MNA for Vachon
- In office April 14, 2003 – January 6, 2010
- Preceded by: David Payne
- Succeeded by: Martine Ouellet

Personal details
- Born: October 27, 1945 (age 80) La Tuque, Quebec
- Party: Parti Québécois
- Spouse: Tamara Lemerise
- Profession: Teacher, Researcher
- Portfolio: Environment

= Camil Bouchard =

Canadian politician

Camil Bouchard (born October 27, 1945) is a Canadian Quebec politician, teacher and psychology researcher. He was a Member of National Assembly of Quebec from 2003 to 2010, representing the riding of Vachon in Longueuil. He is a member of the Parti Québécois.

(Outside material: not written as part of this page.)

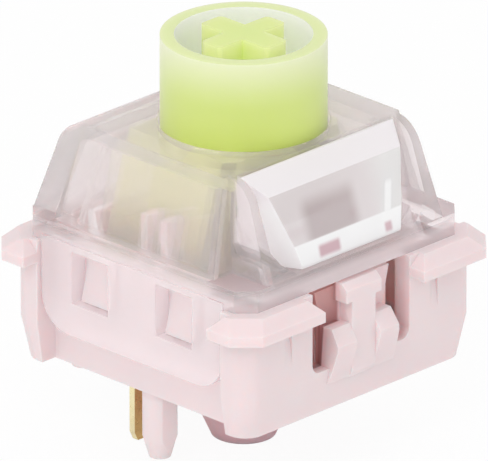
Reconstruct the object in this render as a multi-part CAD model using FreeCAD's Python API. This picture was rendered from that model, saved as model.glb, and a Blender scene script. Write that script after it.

He went to Université Laval and obtained a bachelor's and master's degree in psychology. He would add a doctorate at McGill University in 1974. He was then a teacher and researcher at the department of psychology at the Université du Québec à Montréal for 28 years. He was one of the founding members of the Research Lab in Human and Social Ecology in 1979.

Bouchard entered politics in 2003 and was elected in Vachon. He was later named the critic for social solidarity and poverty and then the critic in family and education. Bouchard was narrowly re-elected in 2007, surviving a regional swing to the Action démocratique du Québec. He was the PQ critic for environmental affairs.

On December 14, 2009, he announced his resignation as MNA. The resignation took effect on January 6, 2010.